Only the lines from the one containing "Recreate this object" through the one containing "from math import" are to be copied, exactly and with both ends kept.

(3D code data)
·····

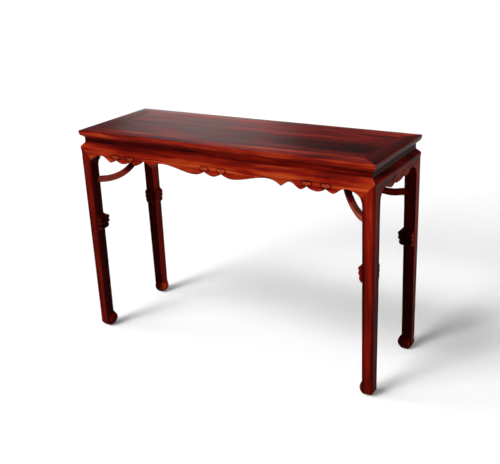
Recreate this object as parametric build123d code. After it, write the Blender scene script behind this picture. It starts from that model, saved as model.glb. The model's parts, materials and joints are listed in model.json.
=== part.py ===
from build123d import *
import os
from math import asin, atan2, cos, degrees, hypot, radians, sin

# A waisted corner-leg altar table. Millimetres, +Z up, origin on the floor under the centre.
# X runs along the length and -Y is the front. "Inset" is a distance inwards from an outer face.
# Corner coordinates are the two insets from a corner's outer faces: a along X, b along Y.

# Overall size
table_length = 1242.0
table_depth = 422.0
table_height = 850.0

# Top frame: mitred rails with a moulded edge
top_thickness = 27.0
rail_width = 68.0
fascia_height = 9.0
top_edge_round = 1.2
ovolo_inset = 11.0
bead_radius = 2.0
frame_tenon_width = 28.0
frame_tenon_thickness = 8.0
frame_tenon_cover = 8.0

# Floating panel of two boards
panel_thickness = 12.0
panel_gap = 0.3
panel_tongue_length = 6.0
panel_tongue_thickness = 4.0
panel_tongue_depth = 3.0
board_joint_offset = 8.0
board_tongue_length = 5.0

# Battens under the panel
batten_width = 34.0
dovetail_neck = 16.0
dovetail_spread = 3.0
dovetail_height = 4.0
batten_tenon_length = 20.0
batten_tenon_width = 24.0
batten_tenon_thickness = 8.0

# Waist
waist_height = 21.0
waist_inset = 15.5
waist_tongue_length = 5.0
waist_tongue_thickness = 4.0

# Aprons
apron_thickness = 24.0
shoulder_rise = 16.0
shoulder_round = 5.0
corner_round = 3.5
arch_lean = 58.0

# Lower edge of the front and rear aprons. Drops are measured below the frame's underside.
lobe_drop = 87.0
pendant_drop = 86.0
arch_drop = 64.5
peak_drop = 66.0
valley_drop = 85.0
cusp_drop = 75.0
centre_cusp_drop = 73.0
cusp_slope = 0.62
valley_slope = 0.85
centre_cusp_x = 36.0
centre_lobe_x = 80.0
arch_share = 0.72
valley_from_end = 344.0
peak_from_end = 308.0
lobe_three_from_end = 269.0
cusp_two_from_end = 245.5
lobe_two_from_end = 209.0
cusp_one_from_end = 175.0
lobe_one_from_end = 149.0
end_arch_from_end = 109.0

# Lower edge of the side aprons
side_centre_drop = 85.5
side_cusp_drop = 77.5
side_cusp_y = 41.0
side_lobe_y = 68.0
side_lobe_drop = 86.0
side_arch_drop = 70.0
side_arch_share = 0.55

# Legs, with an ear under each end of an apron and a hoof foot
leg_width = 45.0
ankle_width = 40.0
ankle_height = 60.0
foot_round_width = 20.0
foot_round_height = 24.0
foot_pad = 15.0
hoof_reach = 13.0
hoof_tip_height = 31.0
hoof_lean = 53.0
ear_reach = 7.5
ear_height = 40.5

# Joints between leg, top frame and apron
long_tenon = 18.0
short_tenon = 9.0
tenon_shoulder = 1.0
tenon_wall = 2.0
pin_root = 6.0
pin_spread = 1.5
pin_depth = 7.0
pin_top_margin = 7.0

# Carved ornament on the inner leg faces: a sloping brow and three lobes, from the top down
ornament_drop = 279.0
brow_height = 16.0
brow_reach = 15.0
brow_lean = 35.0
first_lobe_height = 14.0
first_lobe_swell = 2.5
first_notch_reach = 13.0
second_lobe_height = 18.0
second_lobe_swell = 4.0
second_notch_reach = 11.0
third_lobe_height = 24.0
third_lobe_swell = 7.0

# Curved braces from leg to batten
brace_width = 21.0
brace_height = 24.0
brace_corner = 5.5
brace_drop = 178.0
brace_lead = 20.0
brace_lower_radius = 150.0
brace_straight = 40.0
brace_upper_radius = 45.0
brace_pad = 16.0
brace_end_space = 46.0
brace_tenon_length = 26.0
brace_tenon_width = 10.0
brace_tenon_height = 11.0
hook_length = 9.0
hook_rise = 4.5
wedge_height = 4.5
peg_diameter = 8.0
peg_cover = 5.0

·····

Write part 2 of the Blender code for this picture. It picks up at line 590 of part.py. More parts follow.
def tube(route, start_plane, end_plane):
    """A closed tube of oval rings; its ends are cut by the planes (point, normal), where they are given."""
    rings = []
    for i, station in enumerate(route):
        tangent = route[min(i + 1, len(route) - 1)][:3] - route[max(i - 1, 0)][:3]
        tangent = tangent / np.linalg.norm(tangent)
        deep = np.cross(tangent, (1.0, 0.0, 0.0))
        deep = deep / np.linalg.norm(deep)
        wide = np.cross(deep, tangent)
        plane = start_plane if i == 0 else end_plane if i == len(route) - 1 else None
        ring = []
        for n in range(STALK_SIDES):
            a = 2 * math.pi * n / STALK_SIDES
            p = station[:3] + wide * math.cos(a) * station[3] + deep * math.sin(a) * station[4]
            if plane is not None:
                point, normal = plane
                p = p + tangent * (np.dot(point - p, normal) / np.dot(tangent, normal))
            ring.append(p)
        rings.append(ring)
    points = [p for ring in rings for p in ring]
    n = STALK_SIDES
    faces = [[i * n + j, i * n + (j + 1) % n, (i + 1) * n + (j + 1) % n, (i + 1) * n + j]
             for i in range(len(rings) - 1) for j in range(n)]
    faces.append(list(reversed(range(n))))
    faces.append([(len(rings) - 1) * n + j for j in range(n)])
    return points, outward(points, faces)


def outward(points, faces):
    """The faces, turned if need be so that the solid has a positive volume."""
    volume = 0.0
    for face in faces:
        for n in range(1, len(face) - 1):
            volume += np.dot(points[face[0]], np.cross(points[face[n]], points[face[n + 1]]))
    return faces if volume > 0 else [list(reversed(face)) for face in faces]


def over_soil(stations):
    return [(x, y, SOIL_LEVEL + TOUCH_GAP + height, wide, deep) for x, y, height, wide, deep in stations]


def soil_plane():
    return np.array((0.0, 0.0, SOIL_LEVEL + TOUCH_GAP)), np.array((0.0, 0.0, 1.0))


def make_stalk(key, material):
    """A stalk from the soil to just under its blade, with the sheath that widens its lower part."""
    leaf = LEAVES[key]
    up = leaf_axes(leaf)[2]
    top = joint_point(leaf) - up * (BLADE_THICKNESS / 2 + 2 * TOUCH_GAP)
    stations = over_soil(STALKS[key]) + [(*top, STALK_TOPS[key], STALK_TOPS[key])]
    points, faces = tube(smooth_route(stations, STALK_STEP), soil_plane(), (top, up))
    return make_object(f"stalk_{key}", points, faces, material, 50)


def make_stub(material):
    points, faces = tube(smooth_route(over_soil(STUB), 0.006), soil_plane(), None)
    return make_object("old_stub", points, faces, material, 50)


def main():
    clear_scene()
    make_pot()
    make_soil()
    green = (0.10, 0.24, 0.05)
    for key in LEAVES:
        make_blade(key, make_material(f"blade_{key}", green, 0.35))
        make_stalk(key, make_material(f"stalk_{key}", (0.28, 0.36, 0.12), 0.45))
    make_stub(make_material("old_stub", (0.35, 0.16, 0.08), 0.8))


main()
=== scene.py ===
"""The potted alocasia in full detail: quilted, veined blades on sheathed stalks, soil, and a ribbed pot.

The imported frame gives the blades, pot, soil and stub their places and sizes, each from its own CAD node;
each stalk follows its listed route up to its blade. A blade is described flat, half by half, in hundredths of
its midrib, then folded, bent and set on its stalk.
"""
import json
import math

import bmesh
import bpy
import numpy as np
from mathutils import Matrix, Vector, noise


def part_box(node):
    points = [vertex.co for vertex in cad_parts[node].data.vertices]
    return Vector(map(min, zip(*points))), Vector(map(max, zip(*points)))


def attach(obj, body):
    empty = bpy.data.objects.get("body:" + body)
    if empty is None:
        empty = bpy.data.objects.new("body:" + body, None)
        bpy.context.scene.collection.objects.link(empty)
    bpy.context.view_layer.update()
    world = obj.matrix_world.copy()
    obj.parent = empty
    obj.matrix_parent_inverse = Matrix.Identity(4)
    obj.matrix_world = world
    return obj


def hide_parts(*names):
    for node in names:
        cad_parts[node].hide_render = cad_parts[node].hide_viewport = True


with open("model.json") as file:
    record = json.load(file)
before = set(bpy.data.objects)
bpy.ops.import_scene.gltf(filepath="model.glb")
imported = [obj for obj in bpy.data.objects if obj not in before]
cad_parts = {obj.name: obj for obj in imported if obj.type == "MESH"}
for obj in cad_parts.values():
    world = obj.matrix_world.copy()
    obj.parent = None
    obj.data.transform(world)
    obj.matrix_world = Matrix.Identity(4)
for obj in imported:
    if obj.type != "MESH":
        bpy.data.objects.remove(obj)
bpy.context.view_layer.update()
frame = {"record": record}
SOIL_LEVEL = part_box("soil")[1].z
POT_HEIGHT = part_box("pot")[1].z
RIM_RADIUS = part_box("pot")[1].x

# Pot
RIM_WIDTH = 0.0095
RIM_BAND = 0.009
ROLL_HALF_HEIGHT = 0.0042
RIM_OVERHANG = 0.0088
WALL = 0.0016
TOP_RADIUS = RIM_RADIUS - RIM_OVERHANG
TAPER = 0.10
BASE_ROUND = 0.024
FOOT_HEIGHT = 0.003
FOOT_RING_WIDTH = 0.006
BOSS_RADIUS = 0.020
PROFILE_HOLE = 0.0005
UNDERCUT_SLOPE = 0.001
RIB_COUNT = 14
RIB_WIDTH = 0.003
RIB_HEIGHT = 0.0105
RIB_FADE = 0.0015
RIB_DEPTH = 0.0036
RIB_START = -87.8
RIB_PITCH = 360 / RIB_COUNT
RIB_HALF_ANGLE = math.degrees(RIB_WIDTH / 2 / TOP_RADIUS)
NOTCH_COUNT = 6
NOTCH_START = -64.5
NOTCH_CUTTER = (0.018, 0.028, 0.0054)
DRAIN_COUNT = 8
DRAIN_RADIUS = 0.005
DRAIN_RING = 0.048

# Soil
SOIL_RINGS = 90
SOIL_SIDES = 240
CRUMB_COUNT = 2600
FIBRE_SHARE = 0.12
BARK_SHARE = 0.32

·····

SOLVED EXERCISE =>
Recreate this object as parametric build123d code. After it, write the Blender scene script behind this picture. It starts from that model, saved as model.glb. The model's parts, materials and joints are listed in model.json.
=== part.py ===
from build123d import *
import os
from math import asin, atan2, cos, degrees, hypot, radians, sin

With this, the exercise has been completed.